2024年4月19日(金)

それは“戦力外通告”を告げる電話だった

2017年6月6日

 母親にクビになったことを告げたが、それ以外は放心状態だったので覚えていないという。明日からどうするべきか。言いようのない不安が奥村の心を曇らせた。挨拶回りをするうちに、打撃投手として球団に残れる道を得て、裏方の道に進むことに決めた。

裏方でも戦力外通告
迷走した第二の人生

 1年が過ぎ、裏方としての仕事も随分と板についてきた頃、奥村は球団事務所に呼び出され、来季の契約をしないことを告げられた。

 「今度こそ、本格的に不安になった」

 他球団で裏方を続ける道もあった。しかし、「若いうちに外に出た方がいい」と考えるようになり、ついに奥村は野球界を去る決意をした。友人とともに、大阪でバーを開いた。

 元来、真面目な性格である。バーで働くなら調理師免許をもっておいたほうがよいと思い、調理師学校に通い始める。免許を取るために、所有していた車を売却し、契約金も使いながら、学校に通った。朝までバーで働き、そのまま学校へ。体力的にも経済的にも苦しい中、街は阪神の快進撃に沸き返っている。03年といえば、2位に14・5ゲーム差をつける圧倒的な強さで優勝した年。自然と入ってくる阪神の情報が、野球から距離を置こうとしている奥村を苦しめた。

 そのうち、「自分の選んだ道は正しいのか、日に日に焦燥感が募り」バーをやめ、大阪の帝国ホテルの調理場でアルバイトとして働き始めた。その後、一緒にバーを開業した友人は、病に倒れ、帰らぬ人となった。

 04年。会計士という仕事があることを知った。「簿記の知識をもとに、ビジネスのスペシャリストとして活躍できる」という言葉に、思わず鼓動が高鳴った。

 「俺、簿記やってたな」。土岐商業高校時代、全生徒を簿記検定2級に合格させるという学校の方針があった。奥村は高校2年時に合格していた。「簿記」というキーワードが、奥村のスイッチを入れた。

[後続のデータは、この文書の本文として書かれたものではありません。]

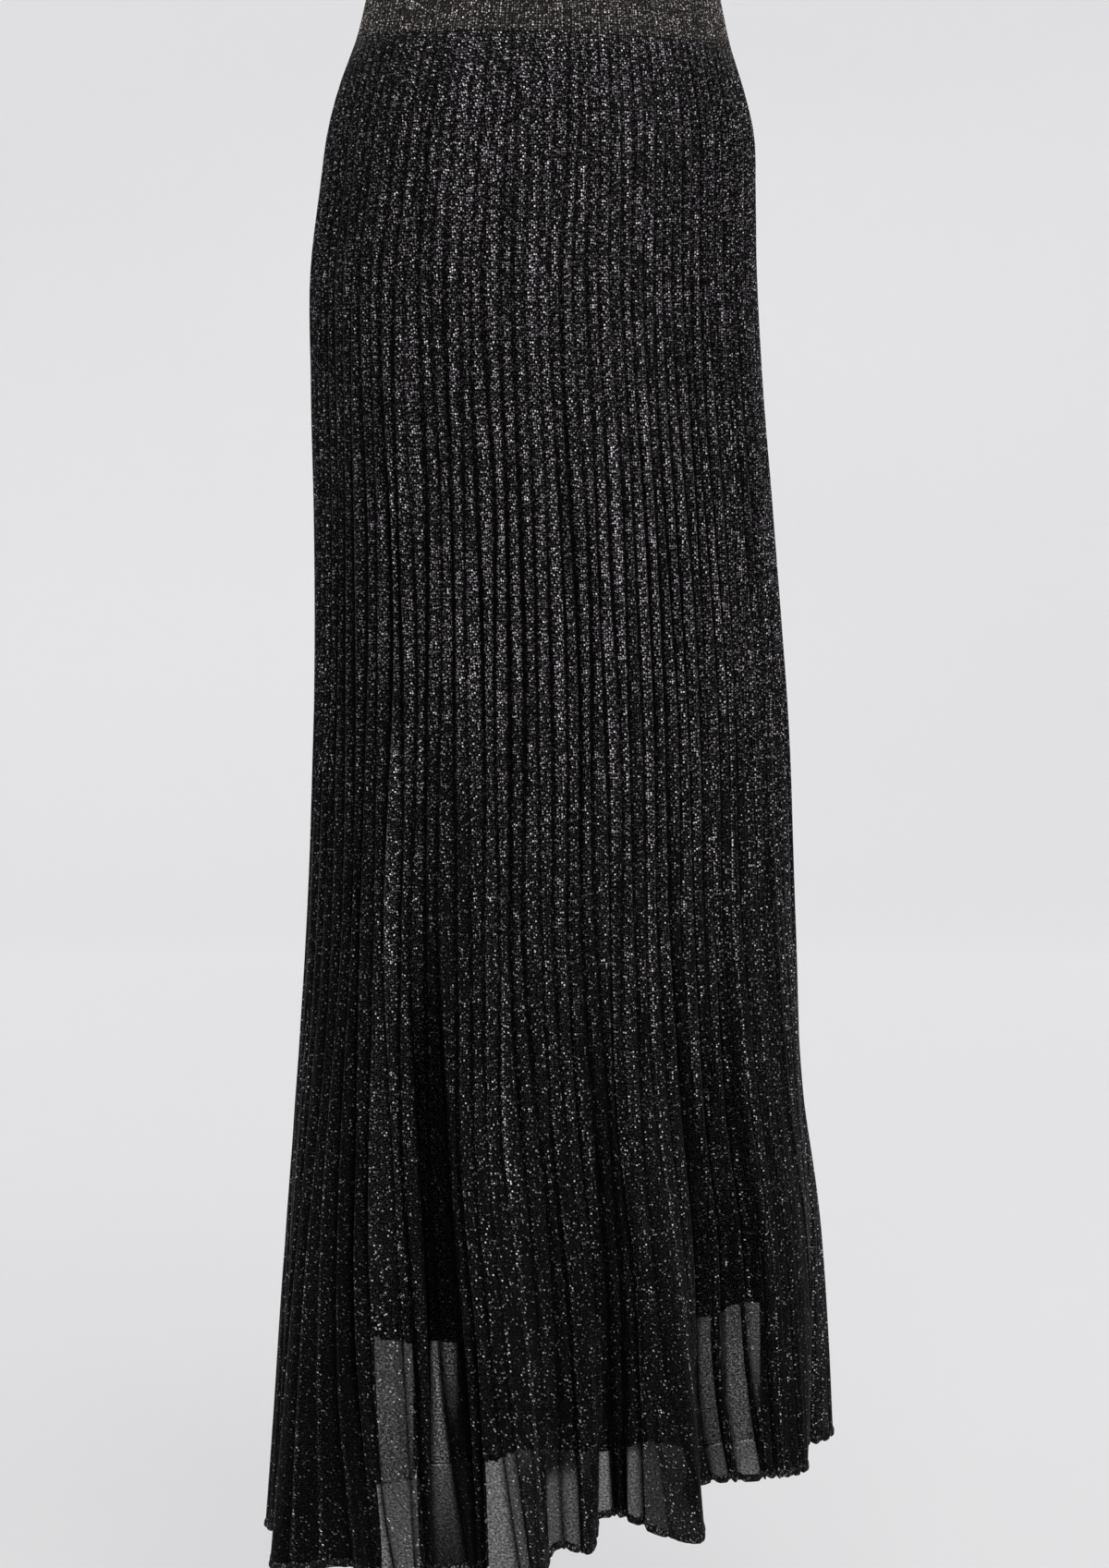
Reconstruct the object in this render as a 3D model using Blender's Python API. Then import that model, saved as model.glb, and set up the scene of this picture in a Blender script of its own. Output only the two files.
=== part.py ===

 「会計士になれば、経営のサポートができる。ビジネスやお金に詳しくなれば、選手のセカンドキャリアもサポートできる。自分のような境遇の人も、救うことができる」

 予備校に通いつつ、ホテル、宅配、深夜のネットカフェなどでバイトを続けた。07年には簿記検定1級に合格。通っていた予備校の運営企業に入社することも決まった。その会社は、資格取得のサポートをする企業。その中には会計士になるプログラムもあった。働きながら勉強する環境を手に入れ、いよいよ会計士挑戦への道が本格化した。

 会計士の試験には、短答式の1次試験と論文式の2次試験がある。1次試験に合格すると、2次試験は1次試験を受けることなく、3回まで受けることができる。ここで3回続けて不合格になることを、その世界では、「三振」と呼ぶ。奥村は、11年に三振を喫した。